Molto attiva è anche al Qaeda nel Maghreb Islamico (Aqim), fondata nel 2007, quando il Gruppo salafita algerino per la Predicazione e il Combattimento proclamò la sua fedeltà a Osama bin Laden. Aqim ha attirato combattenti da tutta la regione del Sahara, creato basi nel nord del Mali, stabilito reti di traffico di droga e sequestrato occidentali (alcuni dei quali poi giustiziati). Dopo l’intervento francese in Mali, Aqim ha ristabilito le sue roccaforti nel sud della Libia, non mancando di rivendicare attacchi in Algeria, Burkina Faso, Costa d’Avorio e ancora nel Mali. Due anni, al Qaeda ha annunciato la nascita di un ramo asiatico, Al Qaeda nel subcontinente indiano (Aqis), che, oltre ad avere le storiche roccaforti in Afghanistan e Pakistan, opera in India, Bangladesh e Myanmar. La sua forza è stimata intorno ai 600 uomini ma può contare sull’appoggio di gruppi con migliaia di combattenti, come i Taleban afghani e pakistani. Fedele ad al Qaeda resta inoltre il violento gruppo somalo Shebab. Cacciato da Mogadiscio nel 2011 rimane però una minaccia costante, anche in Kenya dove compie attacchi regolari.

Al Qaeda perciò mantiene una rete ampia cinque anni dopo l’uccisione di Osama Bin Laden. Il suo punto debole è il vertice dell’organizzazione, incapace di opporre efficaci politiche di reclutamento all’appeal dell’Isis sui giovani musulmani convertiti al salafismo in Occidente e Asia. I jihadisti stranieri si sono uniti in massa ai ranghi dello Stato Islamico in Iraq e Siria snobbando in buona parte quelli di al Qaeda. Il medico egiziano Ayman al Zawahiri, che ha preso il posto di Osama bin Laden nel giugno 2011, resta un ideologo salafita di primissimo piano che, prima con la lotta al comunismo sovietico e poi agli Stati Uniti, ha inscritto il jihad in una prospettiva escatologica globale. Allo stesso tempo al Zawahiri non possiede le doti di leader del “califfo” dell’Isis Abu Bakr al Baghdadi.

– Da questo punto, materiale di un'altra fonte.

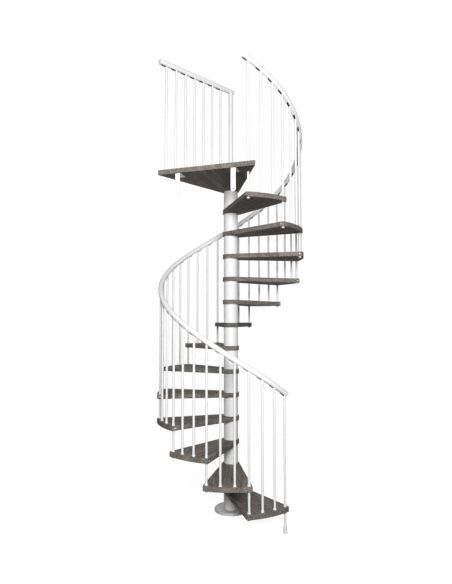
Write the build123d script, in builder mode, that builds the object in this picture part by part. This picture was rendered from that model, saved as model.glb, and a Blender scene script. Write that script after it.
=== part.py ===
from build123d import *
import math
import os

# Kit spiral staircase: thirteen wedge treads and a wedge landing threaded on a sleeved steel column.
# Millimetres, +Z up, origin at the centre of the base plate's underside.
# It climbs clockwise seen from above, and the landing's straight edge faces -Y.

# Rise and turn
rise = 220.0
tread_count = 13
tread_turn = 30.0
first_tread_angle = -45.0

# Column
pole_radius = 21.0
pole_wall = 4.0
sleeve_radius = 68.0
sleeve_wall = 4.0
bore_clearance = 0.3

# Base
plate_radius = 148.0
plate_thick = 8.0
plate_bolt_circle = 230.0
plate_bolt_radius = 6.5
plate_bolt_count = 4
cover_radius = 155.0
cover_rim_height = 24.0
cover_rim_round = 12.0
cover_rim_width = 30.0
cover_top_height = 21.0
cover_wall = 2.0

# Treads and landing
board_thick = 42.0
board_edge_round = 3.0
hub_radius = 78.0
tread_radius = 700.0
tread_half_angle = 17.1
tread_corner_radius = 14.0
landing_reach = 728.0
landing_half_angle = 31.0
landing_corner_radius = 6.0

# Balusters
baluster_radius = 10.0
baluster_edge_margin = 27.0
balusters_per_tread = 3
hole_clearance = 0.3
collar_radius = 14.5
collar_height = 16.0
collar_lip = 1.5
cap_radius = 14.0
cap_height = 12.0
cap_taper = 2.0
foot_height = 58.0
foot_rim_height = 5.0
foot_bottom_radius = 19.0
foot_top_radius = 13.5

# Handrails
rail_radius = 24.0
rail_flat_depth = 21.5
groove_width = 9.0
groove_depth = 4.0
rail_underside = 1140.0
rail_lower_overhang = 30.0
rail_upper_overhang = 49.0
rail_seat_gap = 0.3
rail_cap_thick = 7.0
rail_cap_round = 5.0
clip_length = 42.0
clip_width = 15.0
clip_thick = 5.0

# Landing railing
landing_rail_underside = 947.0
landing_rail_turn = 30.0
landing_rail_overhang = 5.0
landing_baluster_count = 7
landing_baluster_first = 136.0
landing_baluster_edge_margin = 68.5
post_collar_radius = 36.0
post_collar_height = 14.0

# Landing brackets
bracket_offset = 248.0
bracket_width = 42.0
bracket_thick = 5.0
bracket_bend_radius = 4.0
bracket_drop = 200.0
bracket_reach = 120.0
bracket_hole_radius = 5.5
bracket_upper_hole = 74.0
bracket_lower_hole = 179.0
bracket_screw_radius = 3.5
bracket_screw_spacing = 60.0

# What follows from the sizes above
full_turn = 360.0
baluster_circle = tread_radius - baluster_edge_margin
landing_half_width = landing_reach * math.tan(math.radians(landing_half_angle))
landing_level = rise * (tread_count + 1)
landing_underside = landing_level - board_thick
baluster_turn = tread_turn / balusters_per_tread
baluster_rise = rise / balusters_per_tread
first_baluster_angle = first_tread_angle + tread_turn / 2
last_baluster = balusters_per_tread * tread_count
rail_slope = math.atan2(baluster_rise, math.radians(baluster_turn) * baluster_circle)
landing_axis_angle = first_tread_angle - tread_turn * (tread_count - 1) - 1.5 * tread_turn
landing_rail_level = landing_level + landing_rail_underside + rail_flat_depth
landing_edge_distance = landing_reach / math.cos(math.radians(landing_rail_turn))
on_base = (Align.CENTER, Align.CENTER, Align.MIN)

os.makedirs("parts", exist_ok=True)


def save(builder, name):
    builder.part.label = name
    export_step(builder.part, "parts/" + name + ".step")


def on_circle(radius, angle, height=0.0):
    turn = math.radians(angle)
    return (radius * math.cos(turn), radius * math.sin(turn), height)


def plan_plane(angle, height):
    """A level plane at a height, turned so that its X points out at a plan angle."""
    return Plane(origin=(0, 0, height), x_dir=on_circle(1, angle), z_dir=(0, 0, 1))


def tread_angle(number):
    return first_tread_angle - tread_turn * (number - 1)


def baluster_angle(number):
    return first_baluster_angle - baluster_turn * number


def baluster_place(number):
    return on_circle(baluster_circle, baluster_angle(number))[:2]


def rail_underside_height(number):
    return rail_underside + baluster_rise * number


def rail_plane(number, lift=0.0):
    """The sloping plane of the rail's flat underside at a baluster, X pointing out from the column."""
    angle = baluster_angle(number)
    turn = math.radians(angle)
    level = rail_underside_height(number) + lift
    normal = (
        -math.sin(rail_slope) * math.sin(turn),
        math.sin(rail_slope) * math.cos(turn),
        math.cos(rail_slope),
    )
    return Plane(origin=on_circle(baluster_circle, angle, level), x_dir=on_circle(1, angle), z_dir=normal)


def tangent_point(reach, half_width, hub):
    """Where a side from the corner (reach, half_width) touches the round hub."""
    corner = math.hypot(reach, half_width)
    direction = math.atan2(half_width, reach) + math.acos(hub / corner)
    return (hub * math.cos(direction), hub * math.sin(direction))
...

Mentre due anni fa il successore di bin Laden rivolgeva i suoi appelli all’ummah islamica e minacce al resto del mondo registrando occasionali messaggi video e audio nel suo rifugio segreto, al Baghdadi ha prima preso le distanze da al Qaeda e poi è passato all’azione cancellando in un solo colpo i confini coloniali tracciati dall’Accordo Sykes-Picot e proclamando subito il “Califfato” che al Zawahiri riteneva prematuro. Al Baghdadi e i suoi uomini hanno usato, con abilità, le nuove tecnologie della comunicazione mettendo in piedi una temibile macchina da guerra mediatica. E hanno anche saputo intercettare le generose “donazioni” dei ricchi wahabiti del Golfo interessati più a conseguire obiettivi immediati – come la caduta del nemico Bashar Assad in Siria e la fine del potere sciita in tutto l’Iraq – che a rimanere ancorati alla realizzazione sul lungo (a dir poco) periodo dei “disegni divini” ai quali fa sempre riferimento al Zawahiri.